▶ Your task: Repeat the whole of the data, keeping every detail the same.

start Input rows

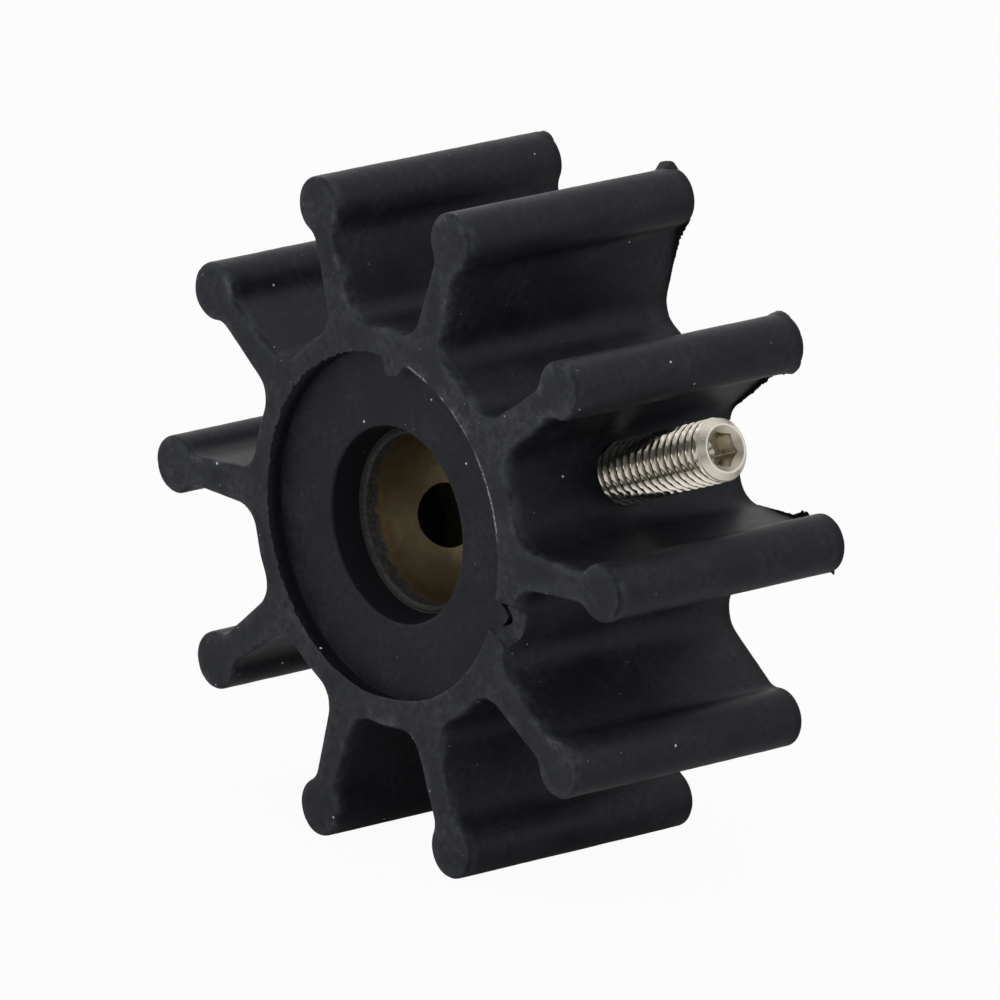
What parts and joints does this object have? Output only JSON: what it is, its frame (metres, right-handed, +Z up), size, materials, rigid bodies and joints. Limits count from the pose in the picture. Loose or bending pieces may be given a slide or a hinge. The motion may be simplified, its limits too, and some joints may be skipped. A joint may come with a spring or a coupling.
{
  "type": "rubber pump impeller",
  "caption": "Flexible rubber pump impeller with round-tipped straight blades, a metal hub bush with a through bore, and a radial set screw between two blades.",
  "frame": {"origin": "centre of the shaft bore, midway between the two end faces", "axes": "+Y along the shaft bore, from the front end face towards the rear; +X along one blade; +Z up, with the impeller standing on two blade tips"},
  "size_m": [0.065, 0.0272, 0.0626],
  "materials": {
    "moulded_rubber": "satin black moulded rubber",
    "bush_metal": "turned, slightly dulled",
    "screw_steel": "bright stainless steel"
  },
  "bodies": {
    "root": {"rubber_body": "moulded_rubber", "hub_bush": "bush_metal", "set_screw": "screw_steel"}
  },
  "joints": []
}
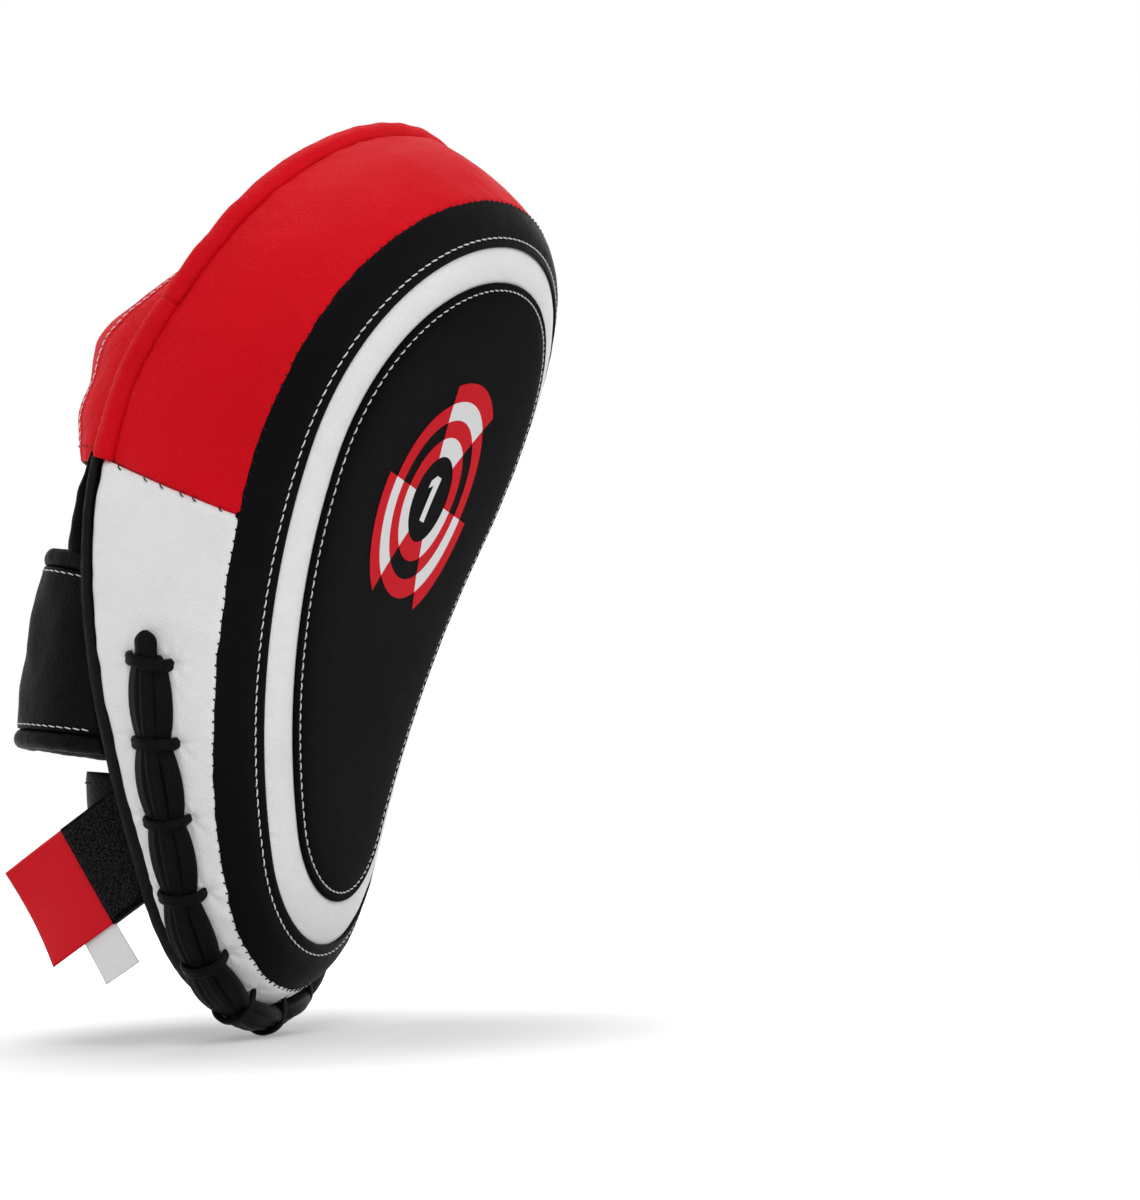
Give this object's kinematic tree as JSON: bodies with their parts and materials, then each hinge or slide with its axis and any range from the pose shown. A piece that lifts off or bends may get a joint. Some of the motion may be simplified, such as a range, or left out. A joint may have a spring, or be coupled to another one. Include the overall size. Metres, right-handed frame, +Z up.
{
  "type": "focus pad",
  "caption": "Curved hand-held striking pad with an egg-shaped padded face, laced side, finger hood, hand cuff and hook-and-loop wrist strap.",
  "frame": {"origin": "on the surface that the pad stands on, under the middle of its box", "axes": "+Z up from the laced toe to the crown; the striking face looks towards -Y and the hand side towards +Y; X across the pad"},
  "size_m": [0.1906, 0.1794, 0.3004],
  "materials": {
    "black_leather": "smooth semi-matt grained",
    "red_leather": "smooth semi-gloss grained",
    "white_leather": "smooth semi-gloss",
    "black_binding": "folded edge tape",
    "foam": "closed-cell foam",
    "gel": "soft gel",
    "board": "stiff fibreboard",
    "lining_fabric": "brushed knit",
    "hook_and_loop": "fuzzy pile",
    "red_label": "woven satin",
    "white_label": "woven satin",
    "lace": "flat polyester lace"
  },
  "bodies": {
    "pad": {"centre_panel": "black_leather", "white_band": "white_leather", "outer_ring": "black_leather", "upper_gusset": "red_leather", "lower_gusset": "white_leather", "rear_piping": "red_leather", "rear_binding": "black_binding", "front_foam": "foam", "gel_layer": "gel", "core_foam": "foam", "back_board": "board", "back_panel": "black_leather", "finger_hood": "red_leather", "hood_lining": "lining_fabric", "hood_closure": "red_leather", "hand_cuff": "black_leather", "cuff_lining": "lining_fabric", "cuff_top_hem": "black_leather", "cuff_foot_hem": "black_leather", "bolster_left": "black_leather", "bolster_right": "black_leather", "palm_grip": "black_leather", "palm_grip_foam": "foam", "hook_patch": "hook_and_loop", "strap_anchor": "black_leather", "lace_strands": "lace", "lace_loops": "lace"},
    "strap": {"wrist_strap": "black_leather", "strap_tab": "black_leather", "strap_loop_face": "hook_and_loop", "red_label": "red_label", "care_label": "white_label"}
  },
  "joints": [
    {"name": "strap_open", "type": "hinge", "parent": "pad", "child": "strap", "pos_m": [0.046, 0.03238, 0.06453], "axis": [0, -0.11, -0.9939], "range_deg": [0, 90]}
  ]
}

end Input rows

▶ Expected output:
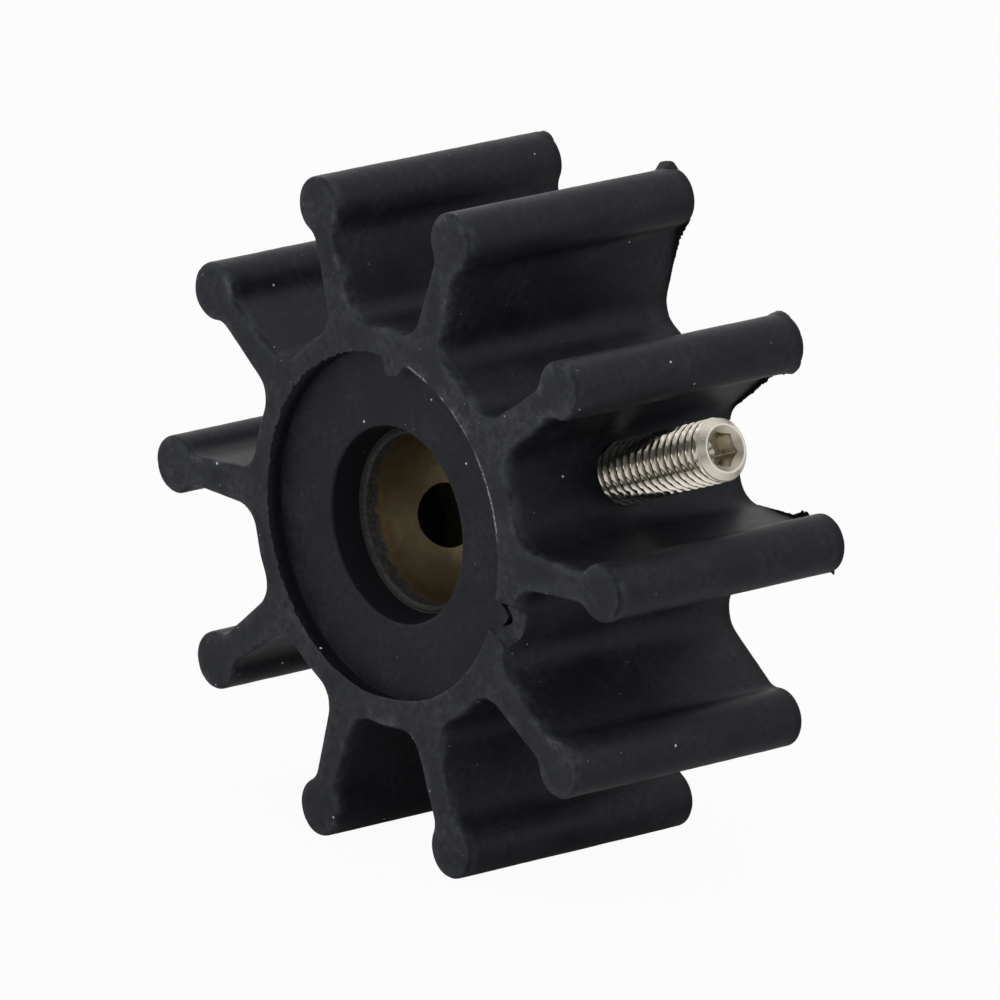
What parts and joints does this object have? Output only JSON: what it is, its frame (metres, right-handed, +Z up), size, materials, rigid bodies and joints. Limits count from the pose in the picture. Loose or bending pieces may be given a slide or a hinge. The motion may be simplified, its limits too, and some joints may be skipped. A joint may come with a spring or a coupling.
{
  "type": "rubber pump impeller",
  "caption": "Flexible rubber pump impeller with round-tipped straight blades, a metal hub bush with a through bore, and a radial set screw between two blades.",
  "frame": {"origin": "centre of the shaft bore, midway between the two end faces", "axes": "+Y along the shaft bore, from the front end face towards the rear; +X along one blade; +Z up, with the impeller standing on two blade tips"},
  "size_m": [0.065, 0.0272, 0.0626],
  "materials": {
    "moulded_rubber": "satin black moulded rubber",
    "bush_metal": "turned, slightly dulled",
    "screw_steel": "bright stainless steel"
  },
  "bodies": {
    "root": {"rubber_body": "moulded_rubber", "hub_bush": "bush_metal", "set_screw": "screw_steel"}
  },
  "joints": []
}
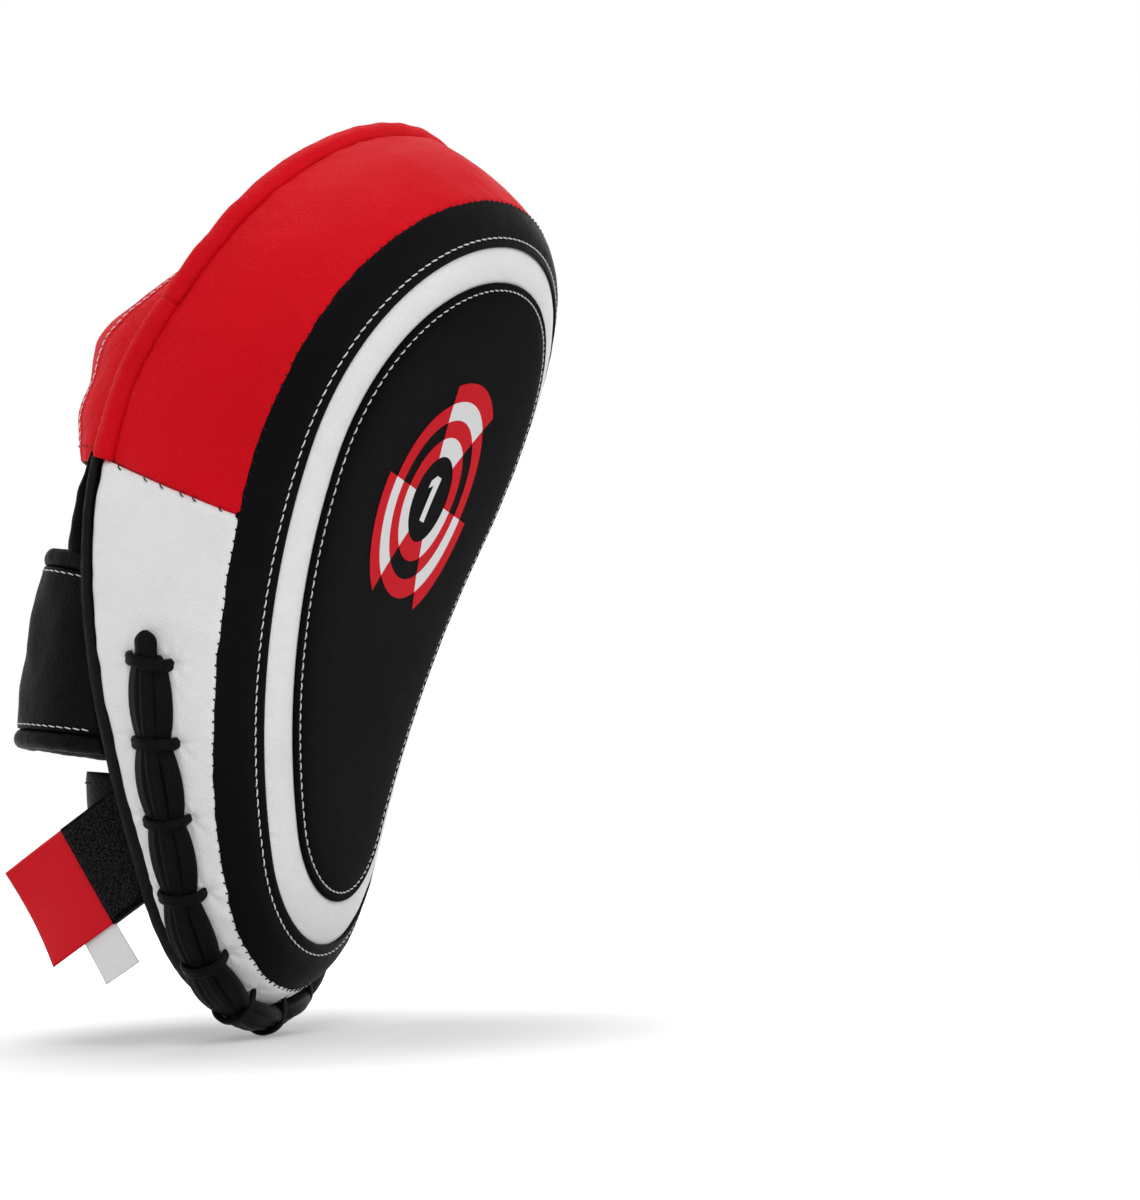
Give this object's kinematic tree as JSON: bodies with their parts and materials, then each hinge or slide with its axis and any range from the pose shown. A piece that lifts off or bends may get a joint. Some of the motion may be simplified, such as a range, or left out. A joint may have a spring, or be coupled to another one. Include the overall size. Metres, right-handed frame, +Z up.
{
  "type": "focus pad",
  "caption": "Curved hand-held striking pad with an egg-shaped padded face, laced side, finger hood, hand cuff and hook-and-loop wrist strap.",
  "frame": {"origin": "on the surface that the pad stands on, under the middle of its box", "axes": "+Z up from the laced toe to the crown; the striking face looks towards -Y and the hand side towards +Y; X across the pad"},
  "size_m": [0.1906, 0.1794, 0.3004],
  "materials": {
    "black_leather": "smooth semi-matt grained",
    "red_leather": "smooth semi-gloss grained",
    "white_leather": "smooth semi-gloss",
    "black_binding": "folded edge tape",
    "foam": "closed-cell foam",
    "gel": "soft gel",
    "board": "stiff fibreboard",
    "lining_fabric": "brushed knit",
    "hook_and_loop": "fuzzy pile",
    "red_label": "woven satin",
    "white_label": "woven satin",
    "lace": "flat polyester lace"
  },
  "bodies": {
    "pad": {"centre_panel": "black_leather", "white_band": "white_leather", "outer_ring": "black_leather", "upper_gusset": "red_leather", "lower_gusset": "white_leather", "rear_piping": "red_leather", "rear_binding": "black_binding", "front_foam": "foam", "gel_layer": "gel", "core_foam": "foam", "back_board": "board", "back_panel": "black_leather", "finger_hood": "red_leather", "hood_lining": "lining_fabric", "hood_closure": "red_leather", "hand_cuff": "black_leather", "cuff_lining": "lining_fabric", "cuff_top_hem": "black_leather", "cuff_foot_hem": "black_leather", "bolster_left": "black_leather", "bolster_right": "black_leather", "palm_grip": "black_leather", "palm_grip_foam": "foam", "hook_patch": "hook_and_loop", "strap_anchor": "black_leather", "lace_strands": "lace", "lace_loops": "lace"},
    "strap": {"wrist_strap": "black_leather", "strap_tab": "black_leather", "strap_loop_face": "hook_and_loop", "red_label": "red_label", "care_label": "white_label"}
  },
  "joints": [
    {"name": "strap_open", "type": "hinge", "parent": "pad", "child": "strap", "pos_m": [0.046, 0.03238, 0.06453], "axis": [0, -0.11, -0.9939], "range_deg": [0, 90]}
  ]
}